Source data =

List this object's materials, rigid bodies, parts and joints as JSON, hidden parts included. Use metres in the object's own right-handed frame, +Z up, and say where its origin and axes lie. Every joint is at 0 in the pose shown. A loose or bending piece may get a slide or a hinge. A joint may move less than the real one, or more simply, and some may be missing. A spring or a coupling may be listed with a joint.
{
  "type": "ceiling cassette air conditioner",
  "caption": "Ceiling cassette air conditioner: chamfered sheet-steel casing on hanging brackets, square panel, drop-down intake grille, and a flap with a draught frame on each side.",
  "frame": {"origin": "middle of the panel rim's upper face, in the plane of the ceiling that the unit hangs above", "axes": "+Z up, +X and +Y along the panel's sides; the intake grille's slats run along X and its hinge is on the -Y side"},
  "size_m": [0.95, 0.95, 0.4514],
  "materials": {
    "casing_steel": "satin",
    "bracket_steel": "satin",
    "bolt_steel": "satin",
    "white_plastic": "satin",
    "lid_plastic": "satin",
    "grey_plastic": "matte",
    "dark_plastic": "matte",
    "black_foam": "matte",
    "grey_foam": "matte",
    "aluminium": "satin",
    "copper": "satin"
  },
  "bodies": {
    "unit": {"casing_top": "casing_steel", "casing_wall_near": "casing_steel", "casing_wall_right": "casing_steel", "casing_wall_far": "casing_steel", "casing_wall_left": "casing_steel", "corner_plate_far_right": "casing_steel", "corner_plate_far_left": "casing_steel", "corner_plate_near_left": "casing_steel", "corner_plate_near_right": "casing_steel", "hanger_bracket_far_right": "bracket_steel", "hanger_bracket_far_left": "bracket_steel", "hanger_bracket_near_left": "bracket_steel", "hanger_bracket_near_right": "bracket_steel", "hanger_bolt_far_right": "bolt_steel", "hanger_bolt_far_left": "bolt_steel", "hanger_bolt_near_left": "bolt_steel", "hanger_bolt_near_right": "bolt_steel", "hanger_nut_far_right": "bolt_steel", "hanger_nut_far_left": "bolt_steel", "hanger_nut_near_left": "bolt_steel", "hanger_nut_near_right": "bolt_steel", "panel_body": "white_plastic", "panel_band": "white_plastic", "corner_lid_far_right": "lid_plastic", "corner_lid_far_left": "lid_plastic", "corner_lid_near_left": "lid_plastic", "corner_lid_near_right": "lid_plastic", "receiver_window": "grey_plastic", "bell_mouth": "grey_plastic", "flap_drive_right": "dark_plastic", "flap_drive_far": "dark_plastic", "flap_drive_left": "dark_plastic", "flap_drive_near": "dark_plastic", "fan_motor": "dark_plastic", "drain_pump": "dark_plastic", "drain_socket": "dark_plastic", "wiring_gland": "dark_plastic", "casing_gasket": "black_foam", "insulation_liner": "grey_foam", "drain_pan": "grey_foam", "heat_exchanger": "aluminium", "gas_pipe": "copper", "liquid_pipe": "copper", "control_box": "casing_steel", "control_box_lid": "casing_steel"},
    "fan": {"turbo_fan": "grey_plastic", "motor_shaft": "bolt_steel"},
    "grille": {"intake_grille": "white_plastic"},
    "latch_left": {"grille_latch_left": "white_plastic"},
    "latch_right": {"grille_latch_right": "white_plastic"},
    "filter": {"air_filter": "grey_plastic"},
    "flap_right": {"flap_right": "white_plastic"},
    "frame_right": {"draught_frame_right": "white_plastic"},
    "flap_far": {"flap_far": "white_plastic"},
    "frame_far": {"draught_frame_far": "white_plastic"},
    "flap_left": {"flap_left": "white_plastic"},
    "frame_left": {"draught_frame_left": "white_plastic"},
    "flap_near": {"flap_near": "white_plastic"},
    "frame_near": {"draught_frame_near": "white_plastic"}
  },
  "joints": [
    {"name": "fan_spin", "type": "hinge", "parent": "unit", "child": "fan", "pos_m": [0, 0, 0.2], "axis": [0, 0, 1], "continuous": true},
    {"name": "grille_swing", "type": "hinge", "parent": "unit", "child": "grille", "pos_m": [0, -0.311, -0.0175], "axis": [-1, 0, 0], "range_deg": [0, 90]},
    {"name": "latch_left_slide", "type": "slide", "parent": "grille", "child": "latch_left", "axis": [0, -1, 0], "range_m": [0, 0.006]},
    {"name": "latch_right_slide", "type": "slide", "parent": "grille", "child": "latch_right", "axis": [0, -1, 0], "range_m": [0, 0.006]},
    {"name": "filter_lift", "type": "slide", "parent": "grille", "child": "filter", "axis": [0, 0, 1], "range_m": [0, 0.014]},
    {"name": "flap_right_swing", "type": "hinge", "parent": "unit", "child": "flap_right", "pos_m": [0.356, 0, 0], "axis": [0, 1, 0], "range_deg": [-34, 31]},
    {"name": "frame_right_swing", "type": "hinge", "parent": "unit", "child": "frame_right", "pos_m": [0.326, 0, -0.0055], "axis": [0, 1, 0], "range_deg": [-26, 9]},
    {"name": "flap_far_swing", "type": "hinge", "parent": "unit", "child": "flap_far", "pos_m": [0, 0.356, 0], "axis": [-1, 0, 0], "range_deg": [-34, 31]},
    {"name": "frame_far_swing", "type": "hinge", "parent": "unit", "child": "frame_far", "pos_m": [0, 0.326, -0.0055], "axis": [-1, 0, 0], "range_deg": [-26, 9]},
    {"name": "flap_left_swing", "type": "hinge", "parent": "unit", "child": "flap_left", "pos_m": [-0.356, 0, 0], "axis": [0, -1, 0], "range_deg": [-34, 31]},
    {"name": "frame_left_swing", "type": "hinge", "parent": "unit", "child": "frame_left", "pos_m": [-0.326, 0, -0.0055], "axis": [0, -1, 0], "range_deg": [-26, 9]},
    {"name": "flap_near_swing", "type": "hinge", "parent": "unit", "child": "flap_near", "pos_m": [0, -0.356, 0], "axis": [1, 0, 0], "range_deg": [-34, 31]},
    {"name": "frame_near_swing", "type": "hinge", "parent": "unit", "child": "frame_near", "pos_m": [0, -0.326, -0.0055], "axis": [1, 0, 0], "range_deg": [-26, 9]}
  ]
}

Problem requirements = Give the listing above again, word for word.

Complete response =
List this object's materials, rigid bodies, parts and joints as JSON, hidden parts included. Use metres in the object's own right-handed frame, +Z up, and say where its origin and axes lie. Every joint is at 0 in the pose shown. A loose or bending piece may get a slide or a hinge. A joint may move less than the real one, or more simply, and some may be missing. A spring or a coupling may be listed with a joint.
{
  "type": "ceiling cassette air conditioner",
  "caption": "Ceiling cassette air conditioner: chamfered sheet-steel casing on hanging brackets, square panel, drop-down intake grille, and a flap with a draught frame on each side.",
  "frame": {"origin": "middle of the panel rim's upper face, in the plane of the ceiling that the unit hangs above", "axes": "+Z up, +X and +Y along the panel's sides; the intake grille's slats run along X and its hinge is on the -Y side"},
  "size_m": [0.95, 0.95, 0.4514],
  "materials": {
    "casing_steel": "satin",
    "bracket_steel": "satin",
    "bolt_steel": "satin",
    "white_plastic": "satin",
    "lid_plastic": "satin",
    "grey_plastic": "matte",
    "dark_plastic": "matte",
    "black_foam": "matte",
    "grey_foam": "matte",
    "aluminium": "satin",
    "copper": "satin"
  },
  "bodies": {
    "unit": {"casing_top": "casing_steel", "casing_wall_near": "casing_steel", "casing_wall_right": "casing_steel", "casing_wall_far": "casing_steel", "casing_wall_left": "casing_steel", "corner_plate_far_right": "casing_steel", "corner_plate_far_left": "casing_steel", "corner_plate_near_left": "casing_steel", "corner_plate_near_right": "casing_steel", "hanger_bracket_far_right": "bracket_steel", "hanger_bracket_far_left": "bracket_steel", "hanger_bracket_near_left": "bracket_steel", "hanger_bracket_near_right": "bracket_steel", "hanger_bolt_far_right": "bolt_steel", "hanger_bolt_far_left": "bolt_steel", "hanger_bolt_near_left": "bolt_steel", "hanger_bolt_near_right": "bolt_steel", "hanger_nut_far_right": "bolt_steel", "hanger_nut_far_left": "bolt_steel", "hanger_nut_near_left": "bolt_steel", "hanger_nut_near_right": "bolt_steel", "panel_body": "white_plastic", "panel_band": "white_plastic", "corner_lid_far_right": "lid_plastic", "corner_lid_far_left": "lid_plastic", "corner_lid_near_left": "lid_plastic", "corner_lid_near_right": "lid_plastic", "receiver_window": "grey_plastic", "bell_mouth": "grey_plastic", "flap_drive_right": "dark_plastic", "flap_drive_far": "dark_plastic", "flap_drive_left": "dark_plastic", "flap_drive_near": "dark_plastic", "fan_motor": "dark_plastic", "drain_pump": "dark_plastic", "drain_socket": "dark_plastic", "wiring_gland": "dark_plastic", "casing_gasket": "black_foam", "insulation_liner": "grey_foam", "drain_pan": "grey_foam", "heat_exchanger": "aluminium", "gas_pipe": "copper", "liquid_pipe": "copper", "control_box": "casing_steel", "control_box_lid": "casing_steel"},
    "fan": {"turbo_fan": "grey_plastic", "motor_shaft": "bolt_steel"},
    "grille": {"intake_grille": "white_plastic"},
    "latch_left": {"grille_latch_left": "white_plastic"},
    "latch_right": {"grille_latch_right": "white_plastic"},
    "filter": {"air_filter": "grey_plastic"},
    "flap_right": {"flap_right": "white_plastic"},
    "frame_right": {"draught_frame_right": "white_plastic"},
    "flap_far": {"flap_far": "white_plastic"},
    "frame_far": {"draught_frame_far": "white_plastic"},
    "flap_left": {"flap_left": "white_plastic"},
    "frame_left": {"draught_frame_left": "white_plastic"},
    "flap_near": {"flap_near": "white_plastic"},
    "frame_near": {"draught_frame_near": "white_plastic"}
  },
  "joints": [
    {"name": "fan_spin", "type": "hinge", "parent": "unit", "child": "fan", "pos_m": [0, 0, 0.2], "axis": [0, 0, 1], "continuous": true},
    {"name": "grille_swing", "type": "hinge", "parent": "unit", "child": "grille", "pos_m": [0, -0.311, -0.0175], "axis": [-1, 0, 0], "range_deg": [0, 90]},
    {"name": "latch_left_slide", "type": "slide", "parent": "grille", "child": "latch_left", "axis": [0, -1, 0], "range_m": [0, 0.006]},
    {"name": "latch_right_slide", "type": "slide", "parent": "grille", "child": "latch_right", "axis": [0, -1, 0], "range_m": [0, 0.006]},
    {"name": "filter_lift", "type": "slide", "parent": "grille", "child": "filter", "axis": [0, 0, 1], "range_m": [0, 0.014]},
    {"name": "flap_right_swing", "type": "hinge", "parent": "unit", "child": "flap_right", "pos_m": [0.356, 0, 0], "axis": [0, 1, 0], "range_deg": [-34, 31]},
    {"name": "frame_right_swing", "type": "hinge", "parent": "unit", "child": "frame_right", "pos_m": [0.326, 0, -0.0055], "axis": [0, 1, 0], "range_deg": [-26, 9]},
    {"name": "flap_far_swing", "type": "hinge", "parent": "unit", "child": "flap_far", "pos_m": [0, 0.356, 0], "axis": [-1, 0, 0], "range_deg": [-34, 31]},
    {"name": "frame_far_swing", "type": "hinge", "parent": "unit", "child": "frame_far", "pos_m": [0, 0.326, -0.0055], "axis": [-1, 0, 0], "range_deg": [-26, 9]},
    {"name": "flap_left_swing", "type": "hinge", "parent": "unit", "child": "flap_left", "pos_m": [-0.356, 0, 0], "axis": [0, -1, 0], "range_deg": [-34, 31]},
    {"name": "frame_left_swing", "type": "hinge", "parent": "unit", "child": "frame_left", "pos_m": [-0.326, 0, -0.0055], "axis": [0, -1, 0], "range_deg": [-26, 9]},
    {"name": "flap_near_swing", "type": "hinge", "parent": "unit", "child": "flap_near", "pos_m": [0, -0.356, 0], "axis": [1, 0, 0], "range_deg": [-34, 31]},
    {"name": "frame_near_swing", "type": "hinge", "parent": "unit", "child": "frame_near", "pos_m": [0, -0.326, -0.0055], "axis": [1, 0, 0], "range_deg": [-26, 9]}
  ]
}